Aim of the task: The records below hold a stretch from the line with "Model this object" through the line with "FOOT_CHAMFER = 1.0"; return exactly those lines, ends included, and nothing more.

Data to process:
-- BEGIN --

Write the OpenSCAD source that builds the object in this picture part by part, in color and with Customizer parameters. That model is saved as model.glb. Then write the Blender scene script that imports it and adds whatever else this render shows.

-- END --
-- BEGIN --

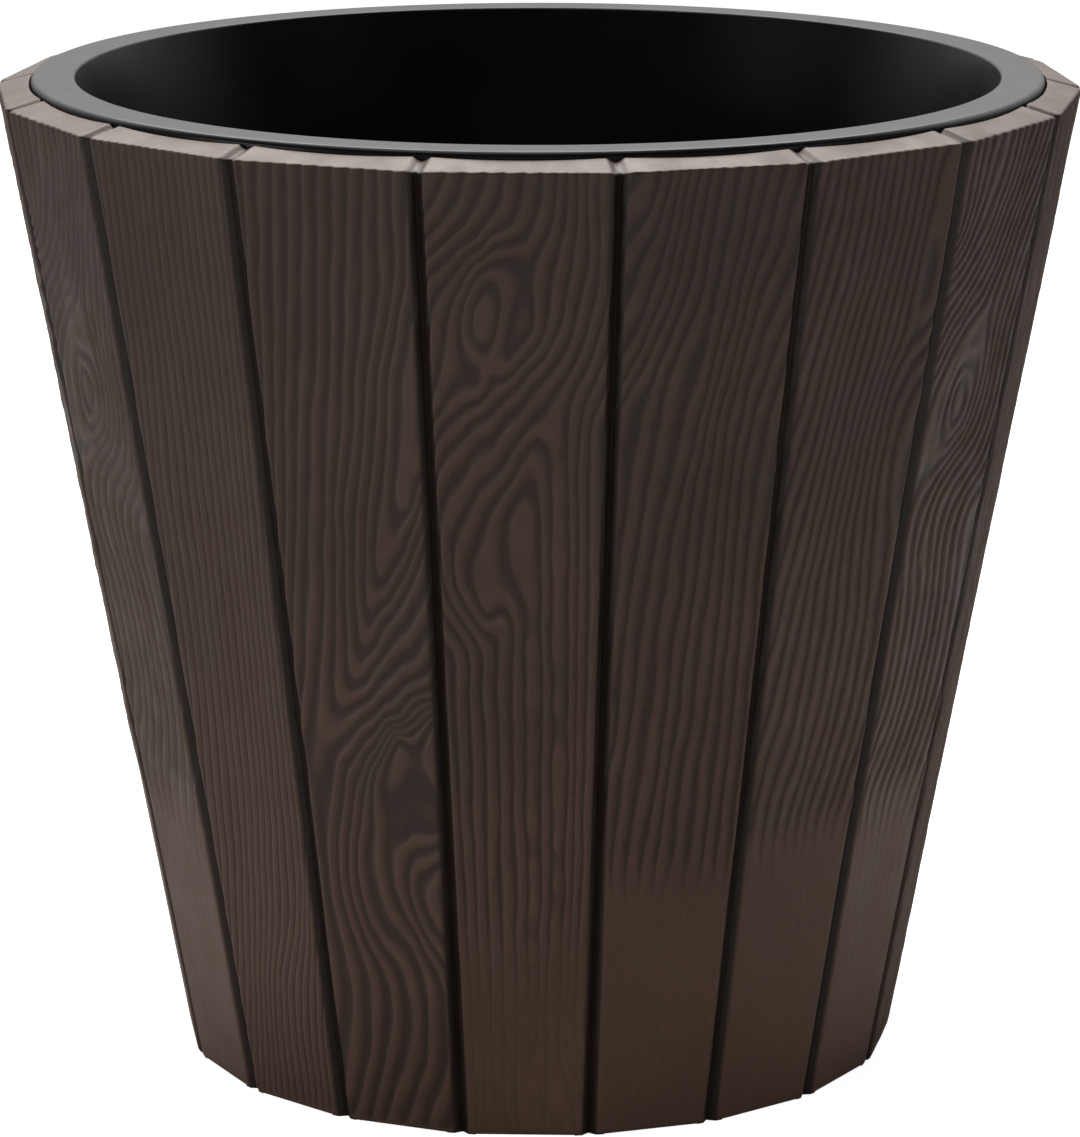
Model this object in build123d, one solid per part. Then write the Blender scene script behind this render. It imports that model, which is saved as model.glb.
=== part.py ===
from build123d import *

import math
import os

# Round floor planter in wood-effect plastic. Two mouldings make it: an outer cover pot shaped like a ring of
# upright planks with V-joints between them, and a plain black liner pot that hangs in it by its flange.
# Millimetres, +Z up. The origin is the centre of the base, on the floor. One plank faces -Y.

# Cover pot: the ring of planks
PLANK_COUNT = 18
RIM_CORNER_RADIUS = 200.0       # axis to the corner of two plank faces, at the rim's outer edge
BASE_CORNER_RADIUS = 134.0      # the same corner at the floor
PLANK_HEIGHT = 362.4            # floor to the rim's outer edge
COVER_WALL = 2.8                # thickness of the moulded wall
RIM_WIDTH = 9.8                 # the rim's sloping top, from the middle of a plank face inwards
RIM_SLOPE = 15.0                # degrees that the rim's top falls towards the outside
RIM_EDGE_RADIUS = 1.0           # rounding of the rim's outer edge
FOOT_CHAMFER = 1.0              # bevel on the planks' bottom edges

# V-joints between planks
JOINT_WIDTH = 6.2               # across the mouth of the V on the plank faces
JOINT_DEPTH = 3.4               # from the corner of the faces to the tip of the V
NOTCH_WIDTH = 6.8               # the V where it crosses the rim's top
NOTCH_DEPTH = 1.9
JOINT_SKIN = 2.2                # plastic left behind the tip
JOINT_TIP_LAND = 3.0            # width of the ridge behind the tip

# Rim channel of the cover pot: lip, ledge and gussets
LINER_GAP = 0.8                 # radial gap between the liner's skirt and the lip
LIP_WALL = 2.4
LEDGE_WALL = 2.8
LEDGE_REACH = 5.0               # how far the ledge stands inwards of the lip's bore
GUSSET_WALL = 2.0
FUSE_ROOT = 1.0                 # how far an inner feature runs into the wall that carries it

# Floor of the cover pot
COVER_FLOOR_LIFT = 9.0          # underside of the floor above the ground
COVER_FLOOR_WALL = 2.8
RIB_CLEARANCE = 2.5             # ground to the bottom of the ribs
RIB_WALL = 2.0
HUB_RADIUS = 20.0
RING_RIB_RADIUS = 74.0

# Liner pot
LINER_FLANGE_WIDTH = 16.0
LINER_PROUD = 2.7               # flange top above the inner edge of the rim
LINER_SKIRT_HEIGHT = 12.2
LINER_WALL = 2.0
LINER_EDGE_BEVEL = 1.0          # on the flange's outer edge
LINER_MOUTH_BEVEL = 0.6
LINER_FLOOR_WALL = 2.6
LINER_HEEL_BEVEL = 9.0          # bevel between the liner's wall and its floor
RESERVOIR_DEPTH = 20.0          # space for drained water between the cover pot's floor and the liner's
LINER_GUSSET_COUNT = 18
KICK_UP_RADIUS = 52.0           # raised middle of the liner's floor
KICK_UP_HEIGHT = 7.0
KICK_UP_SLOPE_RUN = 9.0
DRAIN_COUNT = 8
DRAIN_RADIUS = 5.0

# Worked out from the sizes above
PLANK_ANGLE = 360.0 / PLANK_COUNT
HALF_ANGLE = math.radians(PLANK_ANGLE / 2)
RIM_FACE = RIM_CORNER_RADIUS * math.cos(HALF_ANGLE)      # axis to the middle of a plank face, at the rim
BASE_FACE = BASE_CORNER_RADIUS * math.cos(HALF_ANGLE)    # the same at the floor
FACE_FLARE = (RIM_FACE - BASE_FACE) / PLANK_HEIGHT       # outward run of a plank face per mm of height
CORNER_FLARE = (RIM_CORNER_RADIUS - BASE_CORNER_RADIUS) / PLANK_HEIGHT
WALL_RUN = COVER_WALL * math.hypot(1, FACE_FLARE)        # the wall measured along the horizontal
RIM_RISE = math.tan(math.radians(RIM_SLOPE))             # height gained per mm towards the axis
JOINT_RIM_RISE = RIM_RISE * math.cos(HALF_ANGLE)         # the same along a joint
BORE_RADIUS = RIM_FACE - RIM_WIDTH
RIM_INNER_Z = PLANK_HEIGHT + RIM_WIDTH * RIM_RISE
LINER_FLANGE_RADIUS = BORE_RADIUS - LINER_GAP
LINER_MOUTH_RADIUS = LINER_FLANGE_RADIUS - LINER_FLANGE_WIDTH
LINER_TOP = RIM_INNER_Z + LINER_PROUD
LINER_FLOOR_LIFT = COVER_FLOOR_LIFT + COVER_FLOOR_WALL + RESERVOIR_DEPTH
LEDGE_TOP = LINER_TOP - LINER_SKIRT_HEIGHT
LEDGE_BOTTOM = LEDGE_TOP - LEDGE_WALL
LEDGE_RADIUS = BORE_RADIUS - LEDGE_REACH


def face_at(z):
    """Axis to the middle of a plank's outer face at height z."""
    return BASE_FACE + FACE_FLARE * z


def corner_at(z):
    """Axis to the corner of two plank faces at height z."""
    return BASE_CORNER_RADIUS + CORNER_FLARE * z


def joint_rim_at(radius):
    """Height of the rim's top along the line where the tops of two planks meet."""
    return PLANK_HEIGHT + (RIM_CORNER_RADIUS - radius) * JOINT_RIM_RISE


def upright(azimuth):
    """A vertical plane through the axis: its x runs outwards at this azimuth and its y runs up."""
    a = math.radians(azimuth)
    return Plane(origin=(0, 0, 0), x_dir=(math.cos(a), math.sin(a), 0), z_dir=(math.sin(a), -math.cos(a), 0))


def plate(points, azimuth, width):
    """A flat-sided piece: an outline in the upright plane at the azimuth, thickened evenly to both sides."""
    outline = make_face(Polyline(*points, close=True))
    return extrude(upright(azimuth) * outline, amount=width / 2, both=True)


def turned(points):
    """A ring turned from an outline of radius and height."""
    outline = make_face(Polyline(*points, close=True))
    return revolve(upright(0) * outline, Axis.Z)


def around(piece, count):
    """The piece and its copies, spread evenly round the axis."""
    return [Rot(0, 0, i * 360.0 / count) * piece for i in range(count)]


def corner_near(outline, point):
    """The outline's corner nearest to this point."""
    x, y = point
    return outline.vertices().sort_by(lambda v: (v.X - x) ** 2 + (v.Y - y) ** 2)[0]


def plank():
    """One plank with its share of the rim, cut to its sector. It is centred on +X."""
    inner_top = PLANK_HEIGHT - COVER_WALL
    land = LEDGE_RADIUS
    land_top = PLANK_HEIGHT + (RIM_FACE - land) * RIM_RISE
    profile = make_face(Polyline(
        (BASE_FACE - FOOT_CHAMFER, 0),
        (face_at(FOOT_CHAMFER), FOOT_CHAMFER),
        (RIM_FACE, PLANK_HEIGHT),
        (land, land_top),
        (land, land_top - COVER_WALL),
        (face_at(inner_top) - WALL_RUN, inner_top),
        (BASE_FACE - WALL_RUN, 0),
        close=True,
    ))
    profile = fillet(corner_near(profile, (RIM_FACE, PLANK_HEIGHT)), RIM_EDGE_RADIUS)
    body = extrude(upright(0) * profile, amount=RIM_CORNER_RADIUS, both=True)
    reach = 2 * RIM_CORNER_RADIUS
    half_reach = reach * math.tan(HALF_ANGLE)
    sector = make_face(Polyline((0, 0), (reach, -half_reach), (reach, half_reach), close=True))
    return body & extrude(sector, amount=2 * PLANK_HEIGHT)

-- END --

Task answer:
Model this object in build123d, one solid per part. Then write the Blender scene script behind this render. It imports that model, which is saved as model.glb.
=== part.py ===
from build123d import *

import math
import os

# Round floor planter in wood-effect plastic. Two mouldings make it: an outer cover pot shaped like a ring of
# upright planks with V-joints between them, and a plain black liner pot that hangs in it by its flange.
# Millimetres, +Z up. The origin is the centre of the base, on the floor. One plank faces -Y.

# Cover pot: the ring of planks
PLANK_COUNT = 18
RIM_CORNER_RADIUS = 200.0       # axis to the corner of two plank faces, at the rim's outer edge
BASE_CORNER_RADIUS = 134.0      # the same corner at the floor
PLANK_HEIGHT = 362.4            # floor to the rim's outer edge
COVER_WALL = 2.8                # thickness of the moulded wall
RIM_WIDTH = 9.8                 # the rim's sloping top, from the middle of a plank face inwards
RIM_SLOPE = 15.0                # degrees that the rim's top falls towards the outside
RIM_EDGE_RADIUS = 1.0           # rounding of the rim's outer edge
FOOT_CHAMFER = 1.0              # bevel on the planks' bottom edges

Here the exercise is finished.